Educator needs to wake up and learn that bored students - or even 'bored' students - aren't going to do work they find boring. I know - I was one of them. For nine years, I didn't have a single teacher who could reliably get me to turn in homework assignments. If I thought the assignments were boring, makework, or a waste of my time because I already knew the material, why on earth would I spend the time to do them? I thought school was about learning, not about doing makework assignments just because a teacher assigned them. I can understand if Educator is dealing with a classroom, or several classrooms, of upwards of 20 students. With the state of the public education system today, it's the students who suffer, mainly because they don't get a teacher who can afford to work one-on-one with anyone, let alone everyone. But that doesn't make the bright and gifted students lazy, or stupid, or any less bored by having to sit in classes set up to cater to the lowest common denominator.

Posted by: Lee
Comment: #3
Wed May 21, 2008 4:11 AM

Most schools now post assignments and grades online so that parents are aware of what is expected of their children. Parents need to be on top of their children and make sure they do what they are supposed to do. Kids today expect everything to be fun and entertaining and teachers of this "Sesame Street" and MTV generation simply cannot make everything fun. Sorry but the multiplication tables have to be memorized. You need to learn to read. You need to learn that Afghanistan is not in South America.

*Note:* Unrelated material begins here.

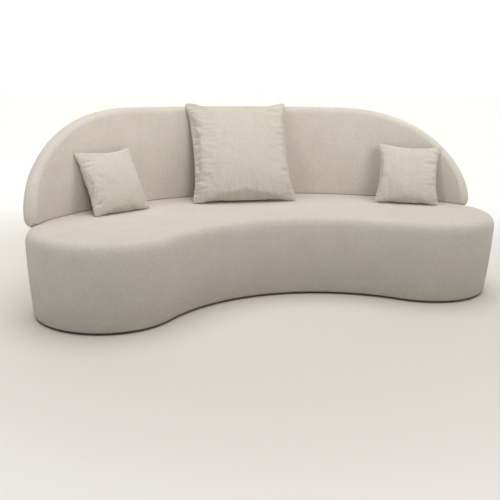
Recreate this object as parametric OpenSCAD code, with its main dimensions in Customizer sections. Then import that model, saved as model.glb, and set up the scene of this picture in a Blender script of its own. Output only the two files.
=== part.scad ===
// Curved sofa: kidney-shaped upholstered base, arched back and three loose cushions.
// Millimetres. +X is the length, +Y the back, +Z up, Z = 0 is the floor.

/* [Overall] */
// Length of the base
overall_length = 2300;  // [1900:10:2600]
// Height of the seat above the floor
seat_height = 392;  // [370:1:430]
// Height of the back above the seat
back_height = 483;  // [400:1:540]

/* [Outline] */
// Radius of the two rounded ends
lobe_radius = 347;  // [320:1:380]
// Radius of the long curve at the back
back_radius = 1394;  // [1300:1:1550]
// Radius of the hollow curve at the front
front_radius = 781;  // [700:1:900]
// How far the sides draw in from the widest level to the floor
side_taper = 18;  // [10:1:24]
// Height of the rounded edge of the seat
crown_height = 65;  // [45:1:80]
// Width of the rounded edge of the seat
crown_width = 50;  // [35:1:60]

/* [Back] */
// Thickness of the back
back_thickness = 64;  // [60:1:76]
// Distance along the curve from the middle of the back to either end
back_half_length = 1365;  // [1200:1:1400]
// How far the back stands out past the outline at seat level
back_overhang = 17;  // [10:1:24]
// Part of the back's length at full height
back_level_part = 0.42;  // [0.2:0.01:0.7]
// How square the shoulders of the arch are
arch_power = 2.31;  // [1.6:0.01:3]
// How steeply the arch ends
arch_end_power = 1.58;  // [1.2:0.01:2.2]
// Lean of the back, degrees
back_lean = 4.15;  // [0:0.05:8]

/* [Upholstery] */
// Thickness of the cover cloth
cloth = 2;  // [1:0.5:3]
// Gap left between two curved layers
layer_gap = 0.4;  // [0.3:0.1:0.6]
// Gap between the back's underside and the rounded edge it sits over
saddle_gap = 1.8;  // [1:0.1:3]
// Inset at which the wadding under the cover ends
wadding_depth = 9.6;  // [7:0.1:10]

/* [Cushions] */
// Side of the large cushion
large_size = 560;  // [500:1:600]
// Side of the small cushions
small_size = 330;  // [300:1:400]
// Thickness of the large cushion
large_thickness = 150;  // [110:1:170]
// Thickness of the small cushions
small_thickness = 104;  // [80:1:120]

/* [Hidden] */
$fn = 48;

// Radius of the rounded top edge of the back
edge_radius = 26;

// Arc centres and joining angles of the outline
lobe_x = overall_length / 2 - lobe_radius;
back_centre = -sqrt(pow(back_radius - lobe_radius, 2) - pow(lobe_x, 2));
front_centre = -sqrt(pow(front_radius + lobe_radius, 2) - pow(lobe_x, 2));
back_angle = atan2(lobe_x, -back_centre);
front_angle = atan2(lobe_x, -front_centre);
back_arc_half = back_radius * back_angle * PI / 180;
back_lean_run = tan(back_lean);
// Everything is moved so that the middle of the whole depth is at Y = 0
back_most = back_centre + back_radius + back_overhang
  + (back_height - edge_radius) * back_lean_run;
front_most = min([for (p = kidney(0)) p[1]]);
shift_y = -(back_most + front_most) / 2;

// Levels
hem_level = 10;
board_level = 40;
board_thickness = 12;
ring_level = 264;
deck_level = 282;
webbing_thickness = 2;
crown_level = seat_height - crown_height;
skin_inset = 48;
frame_inset = skin_inset + 4 + layer_gap;
foot_places = [[-803, -190], [803, -190], [-803, 210], [803, 210], [0, 150], [0, 560]];
support_places = [-1160, -840, -420, 0, 420, 840, 1160];
support_width = 40;
rib_places = [-1250, -1000, -630, -210, 210, 630, 1000, 1250];

// ---- outline -------------------------------------------------------------

function arc(x, y, radius, from, to, steps) =
  [for (i = [0 : steps - 1])
    let (a = from + (to - from) * i / steps) [x + radius * sin(a), y + radius * cos(a)]];

// The outline from its right end over the back to its left end and along the front:
// point k of the back stands opposite point 100 - k of the front
function kidney(inset) = concat(
  arc(lobe_x, 0, lobe_radius - inset, 90, back_angle, 5),
  arc(0, back_centre, back_radius - inset, back_angle, -back_angle, 40),
  arc(-lobe_x, 0, lobe_radius - inset, -back_angle, -90, 5),
  arc(-lobe_x, 0, lobe_radius - inset, -90, -180 - front_angle, 17),
  arc(0, front_centre, front_radius + inset, -front_angle, front_angle, 16),
  arc(lobe_x, 0, lobe_radius - inset, 180 + front_angle, 90, 17));

function ring(inset, z) = [for (p = kidney(inset)) [p[0], p[1] + shift_y, z]];

// Inset of the side at a level, and the points of the rounded edge above it
function side_inset(z) = side_taper * max(0, 1 - (z - 15) / (crown_level - 15));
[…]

I do not accept late assignments nor do I offer make-up work unless the student was on a trip (traveling with volleyball team, school club or other "educational" trip) or there was a family emergency. Teachers already have to plan for multiple intelligence levels and multiple intelligences. Expecting them to help lazy kids make up what they should have done in the first place is not reasonable. As a mother, I make my kids do any "missed" assignment until it is done to my satisfaction, even if he/she gets 0 points for it. They learn quick that it is better to comply with teacher's expectations than comply with mine. Mine are too high according to my kids (chuckle).

Posted by: Warren
Comment: #4
Wed May 21, 2008 6:51 AM

The answer Annie gave regarding "extra credit" simply does not wash. Part of the learning process is simply doing what is expected of them. "Extra credit" should be what it is EXTRA CREDIT....not instead of. These kids need to do the work assigned. Whats a techer suppose to do Let all 25 students in a classroom decide they don't want to do the assignment, and then ask the teacher for extra credit. I say make the children do the work assigned, and then and only then may extra credit be given.